Information supplied:
========================================

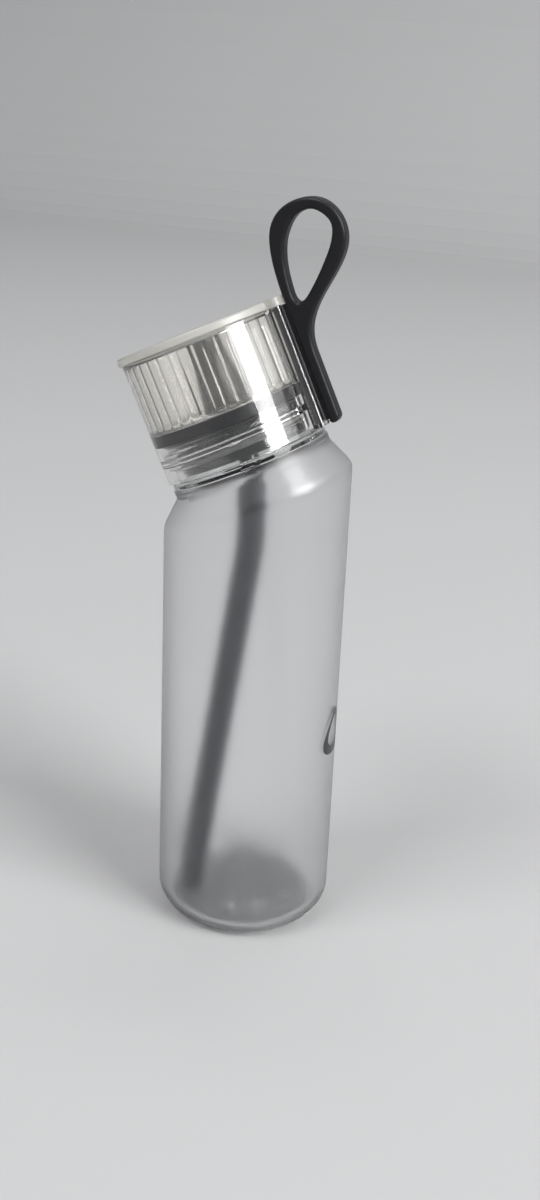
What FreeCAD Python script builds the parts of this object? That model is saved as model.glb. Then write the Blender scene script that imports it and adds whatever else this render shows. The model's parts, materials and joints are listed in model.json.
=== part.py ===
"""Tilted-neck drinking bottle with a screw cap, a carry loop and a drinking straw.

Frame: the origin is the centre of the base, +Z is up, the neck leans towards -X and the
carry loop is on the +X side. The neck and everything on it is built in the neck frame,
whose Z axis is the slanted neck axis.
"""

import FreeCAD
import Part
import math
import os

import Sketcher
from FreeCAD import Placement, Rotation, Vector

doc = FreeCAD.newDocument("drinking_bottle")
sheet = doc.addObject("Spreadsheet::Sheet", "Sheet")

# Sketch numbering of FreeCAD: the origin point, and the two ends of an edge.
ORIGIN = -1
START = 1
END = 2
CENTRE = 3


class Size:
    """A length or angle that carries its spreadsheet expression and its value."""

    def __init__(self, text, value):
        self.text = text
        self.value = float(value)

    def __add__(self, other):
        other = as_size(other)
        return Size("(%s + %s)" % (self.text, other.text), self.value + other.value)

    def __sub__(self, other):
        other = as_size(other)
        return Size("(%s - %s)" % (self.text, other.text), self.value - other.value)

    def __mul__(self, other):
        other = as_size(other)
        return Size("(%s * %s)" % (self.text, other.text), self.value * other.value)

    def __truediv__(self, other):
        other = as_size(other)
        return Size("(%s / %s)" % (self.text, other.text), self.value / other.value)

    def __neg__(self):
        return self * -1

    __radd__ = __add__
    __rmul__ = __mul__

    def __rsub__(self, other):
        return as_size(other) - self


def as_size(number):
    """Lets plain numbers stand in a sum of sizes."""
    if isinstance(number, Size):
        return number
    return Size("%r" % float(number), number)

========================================

Problem statement:
Output every line above without altering anything.

Task solution:
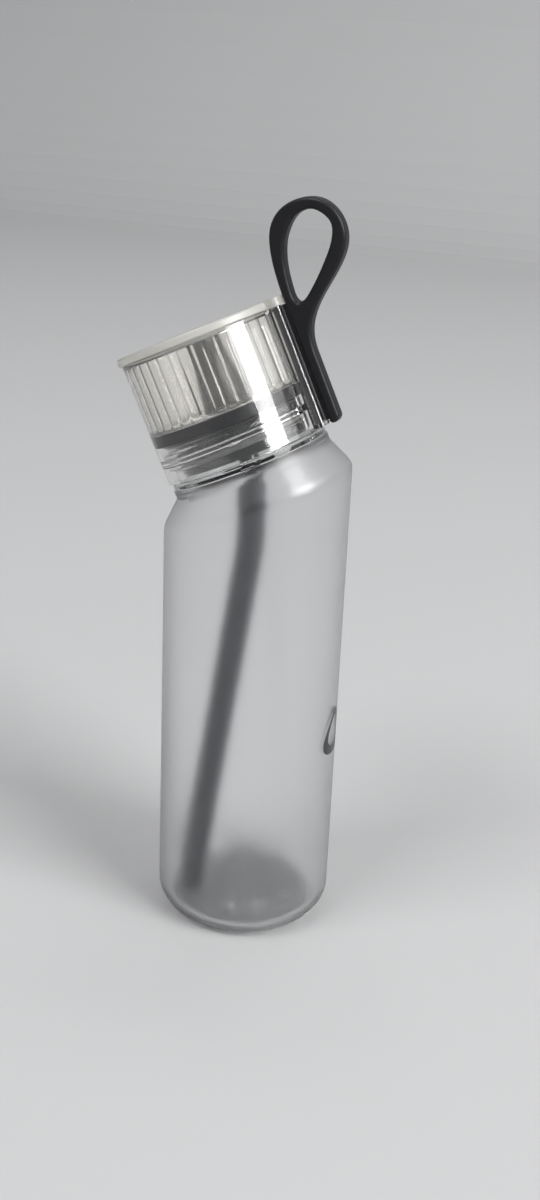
What FreeCAD Python script builds the parts of this object? That model is saved as model.glb. Then write the Blender scene script that imports it and adds whatever else this render shows. The model's parts, materials and joints are listed in model.json.
=== part.py ===
"""Tilted-neck drinking bottle with a screw cap, a carry loop and a drinking straw.

Frame: the origin is the centre of the base, +Z is up, the neck leans towards -X and the
carry loop is on the +X side. The neck and everything on it is built in the neck frame,
whose Z axis is the slanted neck axis.
"""

import FreeCAD
import Part
import math
import os

import Sketcher
from FreeCAD import Placement, Rotation, Vector

doc = FreeCAD.newDocument("drinking_bottle")
sheet = doc.addObject("Spreadsheet::Sheet", "Sheet")

# Sketch numbering of FreeCAD: the origin point, and the two ends of an edge.
ORIGIN = -1
START = 1
END = 2
CENTRE = 3


class Size:
    """A length or angle that carries its spreadsheet expression and its value."""

    def __init__(self, text, value):
        self.text = text
        self.value = float(value)

    def __add__(self, other):
        other = as_size(other)
        return Size("(%s + %s)" % (self.text, other.text), self.value + other.value)

    def __sub__(self, other):
        other = as_size(other)
        return Size("(%s - %s)" % (self.text, other.text), self.value - other.value)

    def __mul__(self, other):
        other = as_size(other)
        return Size("(%s * %s)" % (self.text, other.text), self.value * other.value)

    def __truediv__(self, other):
        other = as_size(other)
        return Size("(%s / %s)" % (self.text, other.text), self.value / other.value)

    def __neg__(self):
        return self * -1

    __radd__ = __add__
    __rmul__ = __mul__

    def __rsub__(self, other):
        return as_size(other) - self


def as_size(number):
    """Lets plain numbers stand in a sum of sizes."""
    if isinstance(number, Size):
        return number
    return Size("%r" % float(number), number)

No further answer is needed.